>> START DATA SHOWN

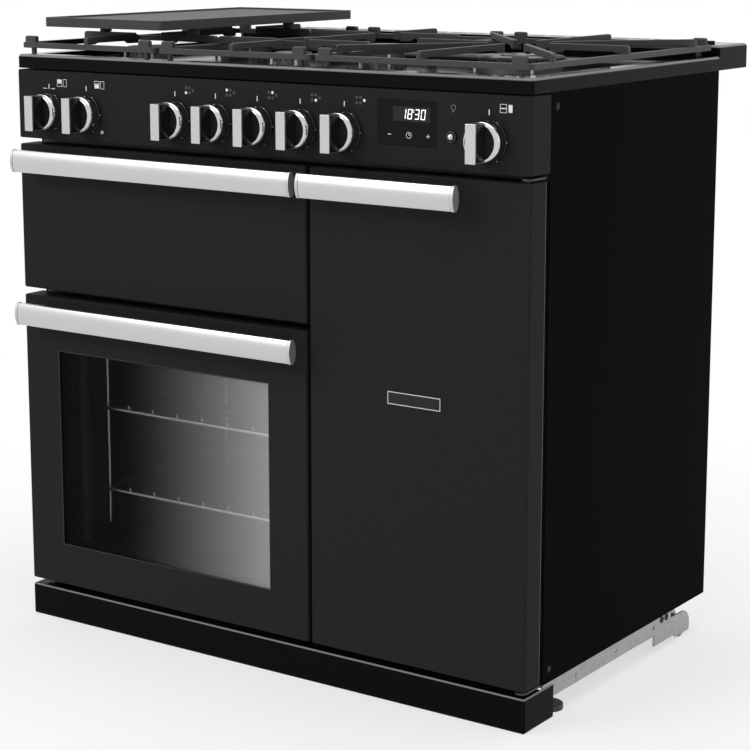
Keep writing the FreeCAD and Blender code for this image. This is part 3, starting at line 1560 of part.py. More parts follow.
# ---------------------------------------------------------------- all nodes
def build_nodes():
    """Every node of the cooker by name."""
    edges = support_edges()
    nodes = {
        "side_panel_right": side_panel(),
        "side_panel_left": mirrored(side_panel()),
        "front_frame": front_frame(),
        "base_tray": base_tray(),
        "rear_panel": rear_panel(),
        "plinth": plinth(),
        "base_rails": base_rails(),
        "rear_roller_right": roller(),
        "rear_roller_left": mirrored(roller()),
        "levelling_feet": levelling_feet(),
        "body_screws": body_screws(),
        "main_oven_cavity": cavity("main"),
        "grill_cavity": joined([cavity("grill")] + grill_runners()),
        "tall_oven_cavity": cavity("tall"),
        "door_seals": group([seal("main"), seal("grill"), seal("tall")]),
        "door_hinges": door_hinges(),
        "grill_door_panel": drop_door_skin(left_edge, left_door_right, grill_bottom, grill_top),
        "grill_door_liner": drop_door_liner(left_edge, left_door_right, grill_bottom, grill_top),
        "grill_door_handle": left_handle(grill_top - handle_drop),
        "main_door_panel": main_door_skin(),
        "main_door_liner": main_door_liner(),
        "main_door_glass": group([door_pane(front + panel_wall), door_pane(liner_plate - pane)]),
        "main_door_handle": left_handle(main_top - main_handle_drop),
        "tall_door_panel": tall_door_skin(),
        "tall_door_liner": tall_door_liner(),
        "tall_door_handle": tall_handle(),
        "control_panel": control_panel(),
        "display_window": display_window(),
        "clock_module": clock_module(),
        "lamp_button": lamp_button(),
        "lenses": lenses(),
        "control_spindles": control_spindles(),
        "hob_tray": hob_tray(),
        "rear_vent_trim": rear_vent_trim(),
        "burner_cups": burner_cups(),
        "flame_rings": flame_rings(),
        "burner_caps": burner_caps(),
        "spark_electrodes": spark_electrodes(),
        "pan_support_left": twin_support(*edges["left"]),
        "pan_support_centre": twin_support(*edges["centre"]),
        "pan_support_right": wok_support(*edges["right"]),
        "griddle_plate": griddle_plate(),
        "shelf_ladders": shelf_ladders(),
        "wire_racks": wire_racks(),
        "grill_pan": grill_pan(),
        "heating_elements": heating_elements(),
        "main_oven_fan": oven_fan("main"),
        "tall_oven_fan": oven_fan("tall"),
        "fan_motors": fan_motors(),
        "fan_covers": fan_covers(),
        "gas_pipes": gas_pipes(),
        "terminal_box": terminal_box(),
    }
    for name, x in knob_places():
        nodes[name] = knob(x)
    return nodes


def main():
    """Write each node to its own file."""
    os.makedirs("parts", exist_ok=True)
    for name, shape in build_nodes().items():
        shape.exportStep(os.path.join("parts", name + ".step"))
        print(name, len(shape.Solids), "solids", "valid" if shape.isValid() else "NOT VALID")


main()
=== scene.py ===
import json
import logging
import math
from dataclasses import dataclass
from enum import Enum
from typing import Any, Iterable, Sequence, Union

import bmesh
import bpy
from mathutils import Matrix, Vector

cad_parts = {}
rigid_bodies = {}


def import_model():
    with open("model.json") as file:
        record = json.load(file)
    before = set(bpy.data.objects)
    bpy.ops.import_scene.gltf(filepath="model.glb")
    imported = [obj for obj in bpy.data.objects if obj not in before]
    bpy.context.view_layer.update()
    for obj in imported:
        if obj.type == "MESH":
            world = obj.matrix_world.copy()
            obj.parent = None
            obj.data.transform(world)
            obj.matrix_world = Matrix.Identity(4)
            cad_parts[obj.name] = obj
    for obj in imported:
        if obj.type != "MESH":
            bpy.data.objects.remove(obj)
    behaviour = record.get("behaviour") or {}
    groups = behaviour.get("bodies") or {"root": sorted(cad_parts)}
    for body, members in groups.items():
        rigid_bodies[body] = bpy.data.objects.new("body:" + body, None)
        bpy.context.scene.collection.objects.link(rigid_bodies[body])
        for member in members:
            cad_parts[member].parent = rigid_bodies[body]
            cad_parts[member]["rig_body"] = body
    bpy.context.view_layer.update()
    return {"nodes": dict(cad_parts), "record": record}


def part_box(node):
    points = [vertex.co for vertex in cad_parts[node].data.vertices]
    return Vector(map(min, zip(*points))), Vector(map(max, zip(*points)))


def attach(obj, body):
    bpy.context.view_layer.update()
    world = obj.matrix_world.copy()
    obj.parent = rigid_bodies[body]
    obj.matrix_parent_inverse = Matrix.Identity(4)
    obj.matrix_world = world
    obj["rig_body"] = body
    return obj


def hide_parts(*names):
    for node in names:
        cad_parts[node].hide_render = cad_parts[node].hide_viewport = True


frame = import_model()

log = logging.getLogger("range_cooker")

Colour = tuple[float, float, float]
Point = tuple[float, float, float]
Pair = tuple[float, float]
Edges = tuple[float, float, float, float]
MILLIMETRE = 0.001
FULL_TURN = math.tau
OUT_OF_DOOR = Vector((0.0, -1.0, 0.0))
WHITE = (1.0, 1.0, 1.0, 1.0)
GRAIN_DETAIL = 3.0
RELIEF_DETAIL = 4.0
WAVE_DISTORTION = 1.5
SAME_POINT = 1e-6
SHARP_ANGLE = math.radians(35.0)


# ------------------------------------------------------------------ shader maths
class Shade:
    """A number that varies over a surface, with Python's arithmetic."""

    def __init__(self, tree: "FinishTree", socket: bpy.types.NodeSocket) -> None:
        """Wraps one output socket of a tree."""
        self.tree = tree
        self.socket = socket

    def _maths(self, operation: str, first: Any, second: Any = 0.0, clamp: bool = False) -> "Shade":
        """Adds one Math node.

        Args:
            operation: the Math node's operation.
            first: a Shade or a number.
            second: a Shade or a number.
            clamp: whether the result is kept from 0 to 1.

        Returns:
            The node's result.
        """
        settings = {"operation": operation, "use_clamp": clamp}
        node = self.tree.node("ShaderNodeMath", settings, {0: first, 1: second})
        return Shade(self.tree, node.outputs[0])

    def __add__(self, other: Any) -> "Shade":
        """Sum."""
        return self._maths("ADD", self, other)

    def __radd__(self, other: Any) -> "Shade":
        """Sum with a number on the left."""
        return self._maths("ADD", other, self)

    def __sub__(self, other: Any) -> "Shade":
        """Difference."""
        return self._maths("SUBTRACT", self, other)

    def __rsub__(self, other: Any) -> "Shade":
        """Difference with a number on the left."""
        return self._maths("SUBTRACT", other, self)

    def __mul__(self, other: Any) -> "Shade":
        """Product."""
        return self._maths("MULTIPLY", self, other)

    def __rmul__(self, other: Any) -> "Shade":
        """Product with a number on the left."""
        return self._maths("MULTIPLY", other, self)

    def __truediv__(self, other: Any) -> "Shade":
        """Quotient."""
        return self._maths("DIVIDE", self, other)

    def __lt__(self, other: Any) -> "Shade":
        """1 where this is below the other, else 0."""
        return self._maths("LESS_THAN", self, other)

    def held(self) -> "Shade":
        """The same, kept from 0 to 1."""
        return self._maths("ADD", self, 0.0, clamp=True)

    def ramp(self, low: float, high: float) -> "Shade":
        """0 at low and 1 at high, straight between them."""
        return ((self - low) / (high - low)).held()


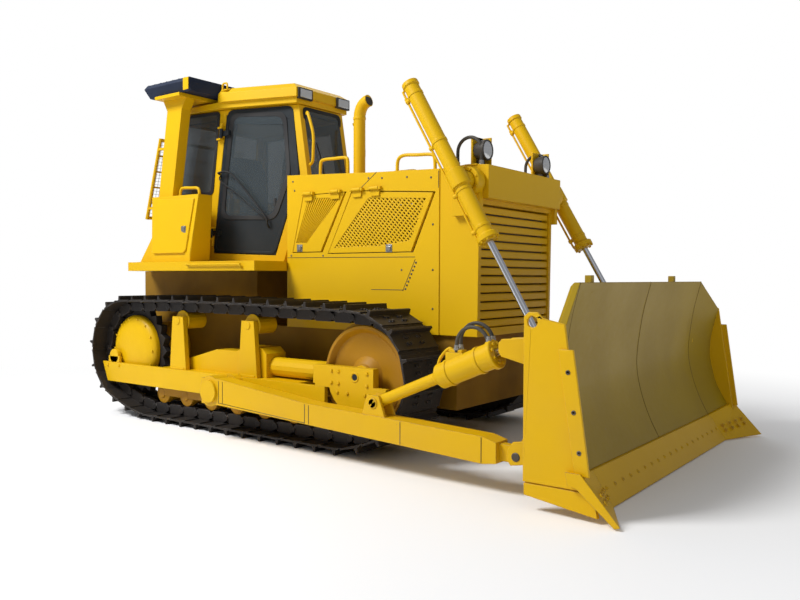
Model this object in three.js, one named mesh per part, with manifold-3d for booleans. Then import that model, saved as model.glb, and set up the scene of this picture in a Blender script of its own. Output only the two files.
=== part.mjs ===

>> END DATA SHOWN

### WHAT IS NEEDED
Going down the listing above, begin printing at the line with "for name, shape" and finish with the line with "imported = [obj", exactly as they appear.

### PROBLEM SOLUTION
    for name, shape in build_nodes().items():
        shape.exportStep(os.path.join("parts", name + ".step"))
        print(name, len(shape.Solids), "solids", "valid" if shape.isValid() else "NOT VALID")


main()
=== scene.py ===
import json
import logging
import math
from dataclasses import dataclass
from enum import Enum
from typing import Any, Iterable, Sequence, Union

import bmesh
import bpy
from mathutils import Matrix, Vector

cad_parts = {}
rigid_bodies = {}


def import_model():
    with open("model.json") as file:
        record = json.load(file)
    before = set(bpy.data.objects)
    bpy.ops.import_scene.gltf(filepath="model.glb")
    imported = [obj for obj in bpy.data.objects if obj not in before]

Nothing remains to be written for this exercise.